Cameron knows he is hated: every time he opened his mouth at the Golden Globes, the air was sucked from the room as surely as oxygen from the lungs of those on Avatar’s Pandora. He didn’t need to conjure up a new world to let us know he was God. We already knew. Listen to him when he picks up his Oscars and you will hear a man whose pulse doesn’t flicker above 80, even while addressing a billion people. Why should he be scared? Just another filmmaker having a chat with his audience.

Everyone, even those who do not share Shone’s breathless admiration, senses that there is some kind of new creation involved in Avatar, some act of artistic hubris. The film is so obviously informed by the idea of exceeding the normal bounds of its art in an attempt to reach for something better, higher, newer — in fact a new creation to validate the director as new kind of deity. Or rather, perhaps, we should call him a superhero, since movie superheroes are similarly improvements on the old-fashioned sorts of immortals, who were often bad-tempered and scary and not inclined, like Cameron, to give us what we want. The promise of all utopianism is, as Whittaker Chambers once wrote of Communism, the same that was whispered to Eve by the serpent in the Garden of Eden: “Ye shall be as gods!”

I don't really have any problem with Cameron and his investors spending $300-$500 million to make the movie; that is their right and it's their investment. Of more concern (at least to me) is how this film, however brilliantly made, propagates some serious errors about the nature of man, Western civilization, and so forth.

Kingsmill

I was equally unfortunate to catch Cameron in an interview with Charlie Rose. The self-indulgence was remarkable.

Cameron praised himself for championing the cause of global warming, "that was proved by countless magazine articles". Rose, as usual, peppered the conversation with his usual empty talk. A sad display of the self-satisfied.

Michael Barber

Great post. Benedict's call for an "ecology of man" is just so important. He's so brilliant.

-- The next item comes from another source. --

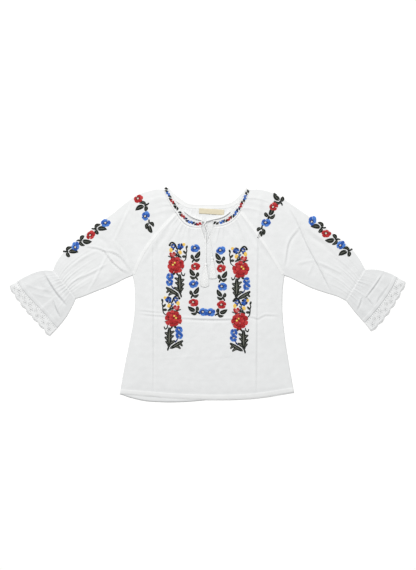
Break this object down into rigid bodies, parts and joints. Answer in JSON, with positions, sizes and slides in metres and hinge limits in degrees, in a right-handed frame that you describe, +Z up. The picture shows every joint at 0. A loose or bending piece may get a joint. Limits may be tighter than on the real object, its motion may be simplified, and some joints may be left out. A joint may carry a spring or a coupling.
{
  "type": "romanian ie blouse",
  "caption": "Girl's white cotton folk blouse laid flat: gathered raglan sleeves, bound neck with a V slit and tasselled ties, flounced cuffs edged with lace.",
  "frame": {"origin": "centre of the blouse's box, on the surface that it lies on", "axes": "+X across the blouse towards the wearer's left, +Y from the hem to the neck, +Z up through the layers"},
  "size_m": [0.8708, 0.4717, 0.0095],
  "materials": {
    "cotton": "matte crinkled cotton voile with coloured satin-stitch flowers",
    "neck_binding": "folded cotton binding, embroidered at the front",
    "lace": "white scalloped cotton lace with eyelets",
    "cord": "soft twisted white cotton cord",
    "label_tape": "plain cream satin tape, bare"
  },
  "bodies": {
    "root": {"body_front": "cotton", "body_back": "cotton", "sleeve_right": "cotton", "sleeve_left": "cotton", "cuff_flounce_right": "cotton", "cuff_flounce_left": "cotton", "cuff_lace_right_front": "lace", "cuff_lace_right_back": "lace", "cuff_lace_left_front": "lace", "cuff_lace_left_back": "lace", "neck_binding_front_right": "neck_binding", "neck_binding_front_left": "neck_binding", "neck_binding_back": "neck_binding", "neck_label": "label_tape", "tie_cord_right": "cord", "tie_cord_left": "cord", "tassel_right": "cord", "tassel_left": "cord"}
  },
  "joints": []
}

By the way, from the sublime to the ridiculous. . . my wife and I enjoy Castle too. You've got good taste. Did you enjoy Firefly? If so, did you catch the episode where Castle wears the old Firefly suit? That was hilarious.

matteo

Errr... that movie, "Ativan"... i'll wait till it comes out in the book... books are always better...

Telemachus

I agree with everything said here against Avatar, but I have to add a more mundane complaint, something that the curmudgeonly have been saying for ages now: there just ain't no substance in movies anymore. This movie is perfect evidence: pure, unadulterated technical wizardry. It is the "DaVinci Code" of movies, all flash, no substance, and an ulterior motive which permeates its crafting.

In a word... whatever.

Pulchritudo.musicae

hehehe. Accurate and funny assesment. Sad truth right now.

Nicole

I'm STILL trying to figure out why Disney didn't sue Cameron for his BLATANT rip off of "Pocahantas"... I mean, for criminy's sake, it was the exact same movie with a lot more blood...

Carl E. Olson

Hi, Michael: We started watching "Castle" a few weeks ago and have been catching up. I never watched "Firefly", so didn't make the connection. "Castle" is a very well-written and clever show; it's become one of my favorites.